Los hombres se empujaron unos a otros en su afán por salir de la habitación. Po cerró tras ellos de un portazo y después apoyó la espalda en la hoja de madera y fue deslizándose hasta sentarse en el suelo. Se frotó la cara y suspiró muy hondo. Katsa tomó una vela de la mesa y se puso en cuclillas delante de él. Intentó calibrar el cansancio y la ira del hombre por la inclinación de la cabeza y la tensión de los hombros. Él se retiró las manos de la cara y apoyó la cabeza en la puerta; entonces observó el semblante de Katsa un momento.

—De verdad pensé que iba a hacer daño a ese hombre, mucho daño.

—No te creía capaz de ponerte tan furioso.

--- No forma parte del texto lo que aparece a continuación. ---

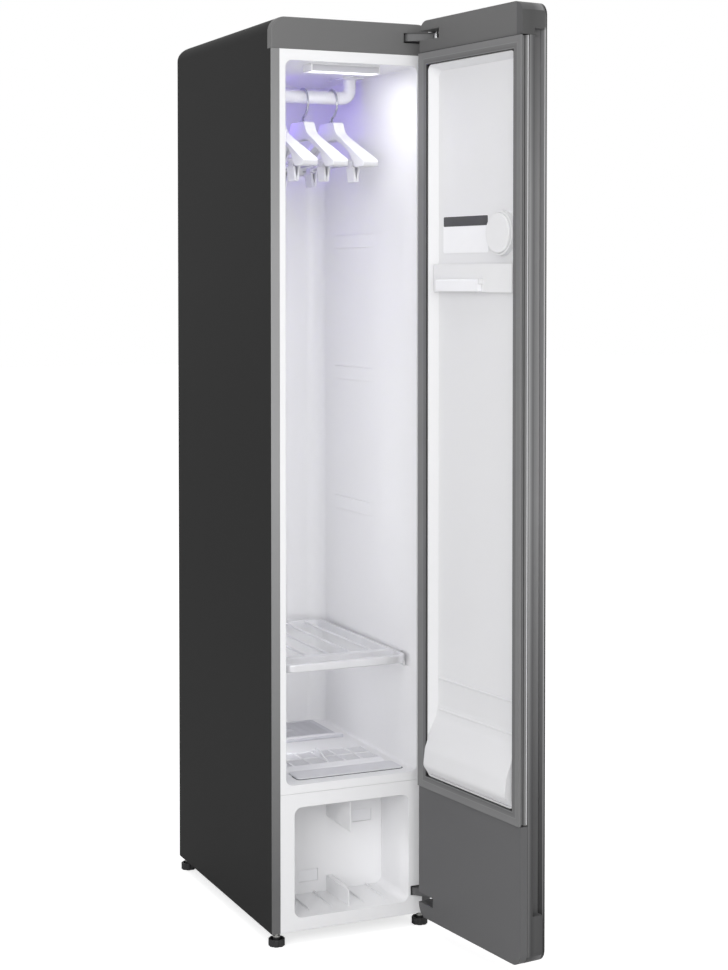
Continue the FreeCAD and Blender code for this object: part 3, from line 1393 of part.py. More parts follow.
os.makedirs("parts", exist_ok=True)
for name, shape in nodes.items():
    shape.exportStep("parts/%s.step" % name)
print(len(nodes), "nodes")
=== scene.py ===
import math

import bpy
from mathutils import Matrix, Vector


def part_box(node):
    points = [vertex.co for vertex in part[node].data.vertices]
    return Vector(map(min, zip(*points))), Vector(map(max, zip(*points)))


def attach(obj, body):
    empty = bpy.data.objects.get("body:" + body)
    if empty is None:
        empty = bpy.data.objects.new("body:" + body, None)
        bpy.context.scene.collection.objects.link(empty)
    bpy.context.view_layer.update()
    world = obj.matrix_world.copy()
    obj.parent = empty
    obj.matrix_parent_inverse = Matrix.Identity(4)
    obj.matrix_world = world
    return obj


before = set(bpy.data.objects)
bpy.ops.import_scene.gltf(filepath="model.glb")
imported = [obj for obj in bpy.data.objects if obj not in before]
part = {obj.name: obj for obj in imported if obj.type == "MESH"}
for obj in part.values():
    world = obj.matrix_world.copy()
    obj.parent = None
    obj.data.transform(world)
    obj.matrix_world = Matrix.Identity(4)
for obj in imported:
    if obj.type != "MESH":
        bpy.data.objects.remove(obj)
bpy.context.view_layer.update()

# ---- Studio ----------------------------------------------------------------------------------
# A white paper sweep under even, cold light: a wide soft lamp on the left that reaches into the
# cavity and the open door, one at the camera, one over the roof, one on the hinge side. The
# camera stands nearly level, and its lens is shifted down to take in the whole cabinet.
camera_place = Vector((-1.372, -3.472, 1.328))
camera_tilt = math.radians(1.68)
camera_heading = Vector((0.4107, 0.9118, -math.tan(camera_tilt)))
sensor_width = 36.0
focal_pixels = 1880.7
picture_height = 970
raised_pixels = 148.4
view_reach = 60.0

camera_data = bpy.data.cameras.new("camera")
camera_data.sensor_width = sensor_width
camera_data.lens = focal_pixels / picture_height * sensor_width
camera_data.shift_y = -raised_pixels / picture_height
camera_data.clip_end = view_reach
camera = bpy.data.objects.new("camera", camera_data)
camera.location = camera_place
camera.rotation_euler = camera_heading.to_track_quat("-Z", "Y").to_euler()
bpy.context.scene.collection.objects.link(camera)
bpy.context.scene.camera = camera
bpy.context.scene.view_settings.view_transform = "Standard"


def colour(text):
    """Linear colour of an sRGB hex value."""
    parts = [int(text[i:i + 2], 16) / 255 for i in (1, 3, 5)]
    return [p / 12.92 if p <= 0.04045 else ((p + 0.055) / 1.055) ** 2.4 for p in parts] + [1.0]


def add(tree, kind, links=(), **settings):
    """Adds a shader node: settings are its properties or inputs, and links are pairs of a socket,
    or a plain value, and the input that it goes to."""
    made = tree.nodes.new("ShaderNode" + kind)
    for name, value in settings.items():
        if hasattr(made, name):
            setattr(made, name, value)
        else:
            made.inputs[name.replace("_", " ")].default_value = value
    for source, name in links:
        if isinstance(source, bpy.types.NodeSocket):
            tree.links.new(source, made.inputs[name])
        else:
            made.inputs[name].default_value = source
    return made


def area_lamp(name, place, target, width, height, power, tint="#ffffff", inside=False):
    """A soft lamp; one inside the cabinet is hidden, so that only its light is seen."""
    data = bpy.data.lights.new(name, "AREA")
    data.shape, data.size, data.size_y = "RECTANGLE", width, height
    data.energy, data.color = power, colour(tint)[:3]
    lamp = bpy.data.objects.new(name, data)
    lamp.location = place
    lamp.rotation_euler = (Vector(target) - Vector(place)).to_track_quat("-Z", "Y").to_euler()
    if inside:
        lamp.visible_camera = lamp.visible_glossy = False
    bpy.context.scene.collection.objects.link(lamp)


area_lamp("key_lamp", (-2.7, -2.8, 1.6), (0.2, 0.0, 0.95), 2.2, 2.4, 57.0)
area_lamp("front_lamp", (-0.6, -3.9, 2.1), (0.16, 0.1, 0.95), 2.0, 2.0, 33.0)
area_lamp("roof_lamp", (0.1, -0.6, 4.3), (0.1, 0.1, 0.0), 2.6, 2.6, 24.0)
area_lamp("fill_lamp", (3.2, -2.4, 1.7), (0.3, 0.0, 0.9), 1.8, 2.4, 10.0)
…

—Pues por lo visto, lo soy.

—Po, ¿cómo supiste que intentaba atacarlos? —cuestionó, como si se le acabara de ocurrir—. Mi intención era ir hacia ellos, no hacia ti.

—Sí, pero percibí que tu energía experimentaba un aumento repentino, y te conozco lo suficiente para deducir que era más que probable que le atizaras un golpe a alguien. —Esbozó una sonrisa desganada—. Algo que no se te puede reprochar es que tu comportamiento sea inconsecuente.

La joven soltó un resoplido y se sentó en el suelo cruzada de piernas, frente a él.

—¿Vas a decirme lo que has descubierto con esos hombres?

—Sí, claro. —Po cerró los ojos—. Lo que he descubierto... Verás, aparte de lo que comentó el tipo del rincón, casi nada de lo que dijeron era cierto. No era más que un juego, un engaño para sacarnos dinero por una información falsa; su forma de tomarse la revancha por el incidente en el comedor.

—Son mezquinos —opinó Katsa.

—Mucho, pero nos han ayudado, a pesar de todo. Se trata de Leck, Katsa, estoy seguro. El hombre mintió cuando dijo que Leck no era el responsable. Y no obstante... No obstante, percibí un detalle muy extraño al que no le encuentro sentido. —Negó con la cabeza y se ensimismó mirándose las manos, pensativo—. Es algo muy raro, Katsa. Noté que surgía en ellos una extraña... postura protectora.

—¿Qué quieres decir?

—Que era como si creyeran de verdad en la inocencia de Leck y quisieran salir en su defensa.

—Pero acabas de decir que es culpable.

—Lo es, y esos hombres lo saben, pero también le creen inocente.

—Eso no tiene ningún sentido.

—Sí, de acuerdo. Pero estoy seguro de lo que percibí. Te aseguro, Katsa, que cuando ese hombre dijo que Leck no era el responsable del secuestro, mentía. Pero cuando un momento después afirmó: «Leck es inocente», lo decía totalmente en serio. Él creía que decía la verdad. —Po alzó la vista al oscuro techo—. ¿Tendríamos, pues, que llegar a la conclusión de que Leck secuestró a mi abuelo, pero por alguna razón inocente? Eso es sencillamente imposible.